═══ SUPPLIED RECORDS
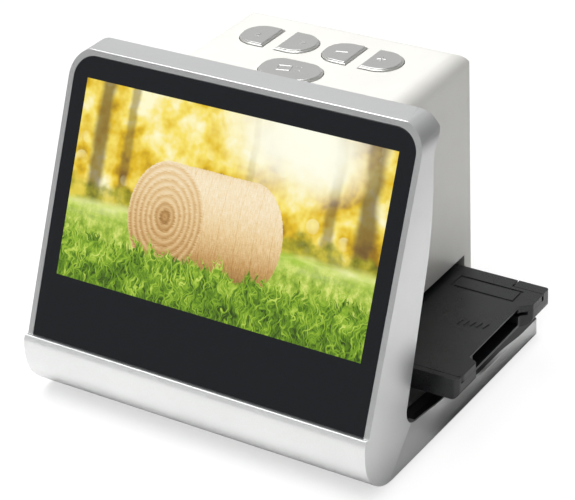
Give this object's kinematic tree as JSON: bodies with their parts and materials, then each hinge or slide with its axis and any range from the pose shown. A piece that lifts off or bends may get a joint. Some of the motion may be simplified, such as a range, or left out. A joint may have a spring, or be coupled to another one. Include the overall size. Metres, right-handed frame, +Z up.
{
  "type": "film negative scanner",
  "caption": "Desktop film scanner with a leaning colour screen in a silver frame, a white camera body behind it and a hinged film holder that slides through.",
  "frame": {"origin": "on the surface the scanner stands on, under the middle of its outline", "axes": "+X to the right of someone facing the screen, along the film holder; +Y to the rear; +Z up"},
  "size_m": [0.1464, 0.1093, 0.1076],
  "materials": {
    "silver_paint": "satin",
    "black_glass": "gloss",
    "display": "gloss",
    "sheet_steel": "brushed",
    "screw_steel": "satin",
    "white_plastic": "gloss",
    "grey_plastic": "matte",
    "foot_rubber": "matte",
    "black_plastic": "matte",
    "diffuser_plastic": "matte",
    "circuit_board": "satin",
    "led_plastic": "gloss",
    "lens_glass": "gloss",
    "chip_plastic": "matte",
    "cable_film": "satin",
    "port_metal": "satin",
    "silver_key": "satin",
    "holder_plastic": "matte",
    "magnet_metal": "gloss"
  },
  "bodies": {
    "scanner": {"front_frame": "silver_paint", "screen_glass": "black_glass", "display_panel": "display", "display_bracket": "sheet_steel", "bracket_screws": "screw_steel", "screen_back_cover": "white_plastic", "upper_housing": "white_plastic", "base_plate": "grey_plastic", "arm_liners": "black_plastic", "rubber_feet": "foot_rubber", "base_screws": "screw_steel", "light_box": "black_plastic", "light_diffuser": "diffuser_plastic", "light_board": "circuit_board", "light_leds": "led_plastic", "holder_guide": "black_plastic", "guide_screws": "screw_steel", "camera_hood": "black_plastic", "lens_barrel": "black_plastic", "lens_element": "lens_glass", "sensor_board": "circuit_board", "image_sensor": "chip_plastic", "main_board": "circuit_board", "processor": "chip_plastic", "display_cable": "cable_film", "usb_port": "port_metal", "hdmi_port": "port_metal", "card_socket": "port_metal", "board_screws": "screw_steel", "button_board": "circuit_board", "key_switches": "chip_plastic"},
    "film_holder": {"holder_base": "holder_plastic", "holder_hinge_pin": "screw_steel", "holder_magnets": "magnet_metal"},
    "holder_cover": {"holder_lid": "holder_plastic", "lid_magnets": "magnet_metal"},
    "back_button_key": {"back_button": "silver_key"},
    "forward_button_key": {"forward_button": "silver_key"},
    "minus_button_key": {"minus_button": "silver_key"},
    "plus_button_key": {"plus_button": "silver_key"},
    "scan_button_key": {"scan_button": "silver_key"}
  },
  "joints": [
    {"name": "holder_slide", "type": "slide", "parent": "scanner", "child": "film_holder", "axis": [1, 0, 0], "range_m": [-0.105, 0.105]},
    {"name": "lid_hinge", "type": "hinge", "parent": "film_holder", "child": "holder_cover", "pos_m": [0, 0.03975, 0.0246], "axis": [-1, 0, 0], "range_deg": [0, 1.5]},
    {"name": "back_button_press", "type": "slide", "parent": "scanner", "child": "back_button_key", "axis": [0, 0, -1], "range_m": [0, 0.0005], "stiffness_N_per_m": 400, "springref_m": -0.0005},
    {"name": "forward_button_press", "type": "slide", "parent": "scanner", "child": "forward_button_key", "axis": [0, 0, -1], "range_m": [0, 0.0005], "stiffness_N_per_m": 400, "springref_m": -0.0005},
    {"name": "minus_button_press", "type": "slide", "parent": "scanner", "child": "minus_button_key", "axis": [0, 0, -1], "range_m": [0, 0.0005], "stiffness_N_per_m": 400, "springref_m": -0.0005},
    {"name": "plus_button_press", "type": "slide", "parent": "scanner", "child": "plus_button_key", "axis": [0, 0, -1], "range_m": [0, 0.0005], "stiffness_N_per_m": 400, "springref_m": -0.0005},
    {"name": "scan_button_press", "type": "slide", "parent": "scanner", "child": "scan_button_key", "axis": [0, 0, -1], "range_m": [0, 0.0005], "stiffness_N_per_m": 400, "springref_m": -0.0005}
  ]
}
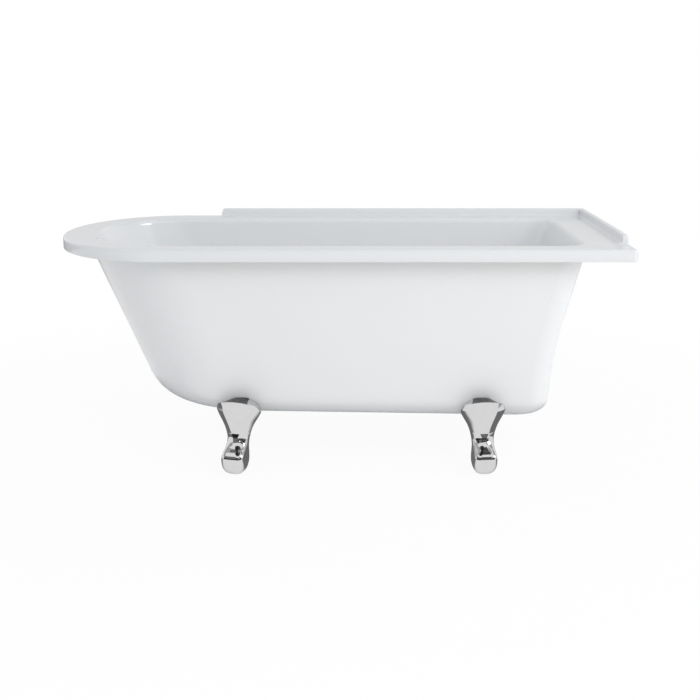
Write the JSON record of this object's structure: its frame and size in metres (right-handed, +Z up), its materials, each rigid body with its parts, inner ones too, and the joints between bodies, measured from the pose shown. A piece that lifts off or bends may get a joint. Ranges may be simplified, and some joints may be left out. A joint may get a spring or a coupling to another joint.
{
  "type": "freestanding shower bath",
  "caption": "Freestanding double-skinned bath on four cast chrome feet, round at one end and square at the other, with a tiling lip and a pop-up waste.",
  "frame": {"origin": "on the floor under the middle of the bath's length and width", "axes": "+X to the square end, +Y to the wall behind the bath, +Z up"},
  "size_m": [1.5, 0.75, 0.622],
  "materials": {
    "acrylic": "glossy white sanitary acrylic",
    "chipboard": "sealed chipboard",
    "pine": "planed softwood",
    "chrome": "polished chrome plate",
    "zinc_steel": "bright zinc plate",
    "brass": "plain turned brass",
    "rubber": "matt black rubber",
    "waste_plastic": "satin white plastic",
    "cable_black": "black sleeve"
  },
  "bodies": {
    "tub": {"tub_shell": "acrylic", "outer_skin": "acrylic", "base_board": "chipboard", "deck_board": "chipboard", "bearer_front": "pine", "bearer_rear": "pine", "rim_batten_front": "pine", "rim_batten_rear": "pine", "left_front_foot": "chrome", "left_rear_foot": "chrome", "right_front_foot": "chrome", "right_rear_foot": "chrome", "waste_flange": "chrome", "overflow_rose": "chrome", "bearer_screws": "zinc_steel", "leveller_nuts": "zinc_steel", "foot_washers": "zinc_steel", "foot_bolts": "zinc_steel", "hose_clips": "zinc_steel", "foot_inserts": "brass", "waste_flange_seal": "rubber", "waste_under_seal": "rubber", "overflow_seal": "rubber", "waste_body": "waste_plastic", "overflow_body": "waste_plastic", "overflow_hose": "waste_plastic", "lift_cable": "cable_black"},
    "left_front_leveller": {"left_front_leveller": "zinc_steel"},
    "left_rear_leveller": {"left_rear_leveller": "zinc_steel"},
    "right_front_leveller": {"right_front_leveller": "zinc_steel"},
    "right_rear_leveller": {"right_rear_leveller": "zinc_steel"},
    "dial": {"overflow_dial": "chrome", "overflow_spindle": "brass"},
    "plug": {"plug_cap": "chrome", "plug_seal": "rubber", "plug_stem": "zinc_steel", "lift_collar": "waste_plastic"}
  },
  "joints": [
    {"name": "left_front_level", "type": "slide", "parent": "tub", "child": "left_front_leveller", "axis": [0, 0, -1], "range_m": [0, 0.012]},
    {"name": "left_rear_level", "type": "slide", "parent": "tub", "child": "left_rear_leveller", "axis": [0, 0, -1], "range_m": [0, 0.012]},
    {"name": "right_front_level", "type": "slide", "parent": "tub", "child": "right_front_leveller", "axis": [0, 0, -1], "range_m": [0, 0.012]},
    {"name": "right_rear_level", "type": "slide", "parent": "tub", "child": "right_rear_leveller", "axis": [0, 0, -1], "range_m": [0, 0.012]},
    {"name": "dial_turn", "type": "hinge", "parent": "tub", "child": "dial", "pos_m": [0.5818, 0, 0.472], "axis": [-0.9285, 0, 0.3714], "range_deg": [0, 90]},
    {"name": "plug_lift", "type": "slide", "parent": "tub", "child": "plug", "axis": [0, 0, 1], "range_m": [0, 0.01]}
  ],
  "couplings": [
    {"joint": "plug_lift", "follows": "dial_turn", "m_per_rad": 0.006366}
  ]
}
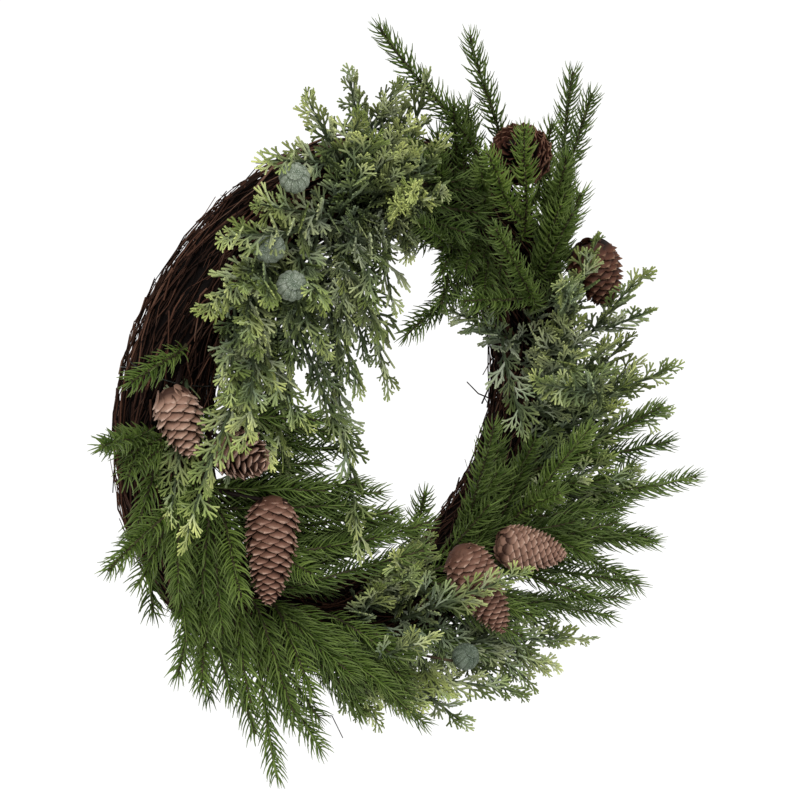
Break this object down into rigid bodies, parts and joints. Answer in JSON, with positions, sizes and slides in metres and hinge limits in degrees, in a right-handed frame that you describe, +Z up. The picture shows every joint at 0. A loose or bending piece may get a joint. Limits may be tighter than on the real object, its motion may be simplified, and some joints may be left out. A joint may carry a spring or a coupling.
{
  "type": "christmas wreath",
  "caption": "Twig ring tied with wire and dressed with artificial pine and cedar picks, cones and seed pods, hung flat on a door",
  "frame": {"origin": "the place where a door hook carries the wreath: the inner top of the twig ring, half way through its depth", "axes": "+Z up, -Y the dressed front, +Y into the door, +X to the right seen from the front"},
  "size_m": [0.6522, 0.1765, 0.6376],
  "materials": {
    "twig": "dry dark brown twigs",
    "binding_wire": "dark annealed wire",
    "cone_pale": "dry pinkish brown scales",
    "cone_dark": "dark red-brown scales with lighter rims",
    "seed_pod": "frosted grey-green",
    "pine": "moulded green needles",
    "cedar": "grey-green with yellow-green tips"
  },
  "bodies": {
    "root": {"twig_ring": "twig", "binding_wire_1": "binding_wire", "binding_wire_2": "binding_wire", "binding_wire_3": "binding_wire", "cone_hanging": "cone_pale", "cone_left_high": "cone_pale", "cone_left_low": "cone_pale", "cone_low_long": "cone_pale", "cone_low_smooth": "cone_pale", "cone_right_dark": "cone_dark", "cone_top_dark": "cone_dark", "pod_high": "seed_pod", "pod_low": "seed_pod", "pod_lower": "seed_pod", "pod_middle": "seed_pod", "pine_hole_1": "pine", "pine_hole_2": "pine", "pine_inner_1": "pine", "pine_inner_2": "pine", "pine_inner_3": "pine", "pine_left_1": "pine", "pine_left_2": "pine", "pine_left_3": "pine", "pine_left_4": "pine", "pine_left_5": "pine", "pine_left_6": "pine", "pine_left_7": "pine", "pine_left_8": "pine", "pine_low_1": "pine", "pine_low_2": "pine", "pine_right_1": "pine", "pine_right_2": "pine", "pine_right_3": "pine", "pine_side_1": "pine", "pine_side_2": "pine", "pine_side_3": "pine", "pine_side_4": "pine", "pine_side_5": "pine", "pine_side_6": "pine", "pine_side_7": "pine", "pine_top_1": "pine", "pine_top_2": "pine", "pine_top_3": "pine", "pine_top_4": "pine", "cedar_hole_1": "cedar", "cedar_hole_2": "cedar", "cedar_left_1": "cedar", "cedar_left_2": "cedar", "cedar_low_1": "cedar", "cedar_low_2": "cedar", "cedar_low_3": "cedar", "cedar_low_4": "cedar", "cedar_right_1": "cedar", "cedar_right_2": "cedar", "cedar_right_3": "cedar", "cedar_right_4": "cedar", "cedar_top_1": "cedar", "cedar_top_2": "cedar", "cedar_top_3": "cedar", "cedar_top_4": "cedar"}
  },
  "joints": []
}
══════
From the data, collect all lines where the string "piece" appears.

ANSWER TO THIS TASK:
Give this object's kinematic tree as JSON: bodies with their parts and materials, then each hinge or slide with its axis and any range from the pose shown. A piece that lifts off or bends may get a joint. Some of the motion may be simplified, such as a range, or left out. A joint may have a spring, or be coupled to another one. Include the overall size. Metres, right-handed frame, +Z up.
Write the JSON record of this object's structure: its frame and size in metres (right-handed, +Z up), its materials, each rigid body with its parts, inner ones too, and the joints between bodies, measured from the pose shown. A piece that lifts off or bends may get a joint. Ranges may be simplified, and some joints may be left out. A joint may get a spring or a coupling to another joint.
Break this object down into rigid bodies, parts and joints. Answer in JSON, with positions, sizes and slides in metres and hinge limits in degrees, in a right-handed frame that you describe, +Z up. The picture shows every joint at 0. A loose or bending piece may get a joint. Limits may be tighter than on the real object, its motion may be simplified, and some joints may be left out. A joint may carry a spring or a coupling.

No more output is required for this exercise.